Posted by benrosen at February 27, 2010 03:02 PM | Up to blog
Comments

This is fascinating to me in several ways. Thank you for pointing me to it.

Posted by: Karen at February 27, 2010 05:00 PM

Abigail Nussbaum has some things to say about it here (I believe you're mentioned in the comments as a counter-example, which makes me wonder if everyone is talking slightly at cross-purposes due to differing definitions of things).

Posted by: Karen at February 27, 2010 07:17 PM

There's some discussion of the essay here.

Posted by: Ted at February 27, 2010 07:19 PM

Whoops.

Posted by: Ted at February 27, 2010 07:19 PM

Gotta say, though, as a gritty postmodern "fuck you" to the high-fantasy Absolute,

Raba said in the name of R. Yochanan: The Holy One will make a feast for the righteous out of the flesh of Leviathan, and what is left will be portioned out and made available as merchandise in the marketplaces of Jerusalem.

is pretty badass.

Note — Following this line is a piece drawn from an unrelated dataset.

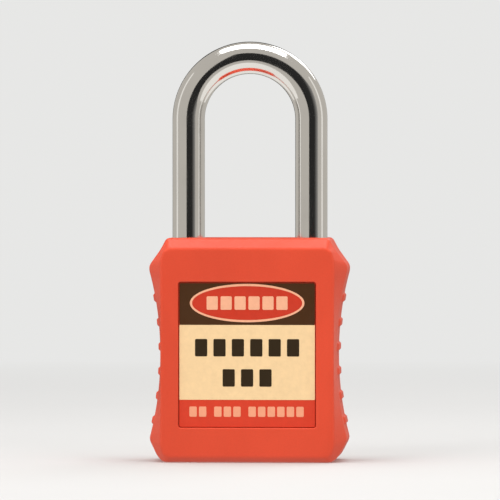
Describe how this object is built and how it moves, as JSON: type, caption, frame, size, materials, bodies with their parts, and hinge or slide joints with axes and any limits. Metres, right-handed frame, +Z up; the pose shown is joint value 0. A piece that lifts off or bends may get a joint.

There's definitely some potential there.

Posted by: David Moles at February 27, 2010 09:44 PM

It's very Mieville, really.

Posted by: Benjamin Rosenbaum at February 27, 2010 09:57 PM

I would be more specific about the Tolkien-Christianity-fantasy link up. Tolkien's fantasy world is derived from that of Wagner's Ring of the Niebelungen, a Nordic mythological / Christian / racially tinged allegory. I think that is true generally of the kind of fantasy Weingrad is talking about - it all arises from the Wagner revival of dwarves, gold hoardes, etc. Wagner was way more sexual than his British 20th century successors, of course, but that's opera for you.

Posted by: Ak Mike at February 28, 2010 10:13 PM

When the comments on an essay (such as those at Farah Mendlesohn's LJ) seem to be based on a very different reading of the essay than I experienced, I tend to wonder if I get the original essay right. The observation seemed to me to be that Jewish fantasy writing tended to take supernatural elements into a natural setting, rather than creating a Narnia or Middle-Earth (or Majipoor, which is the major problem with the essay from my standpoint). All the comments about the golem and such seem very very wide of the point. Unless, as is likely, I am missing the point.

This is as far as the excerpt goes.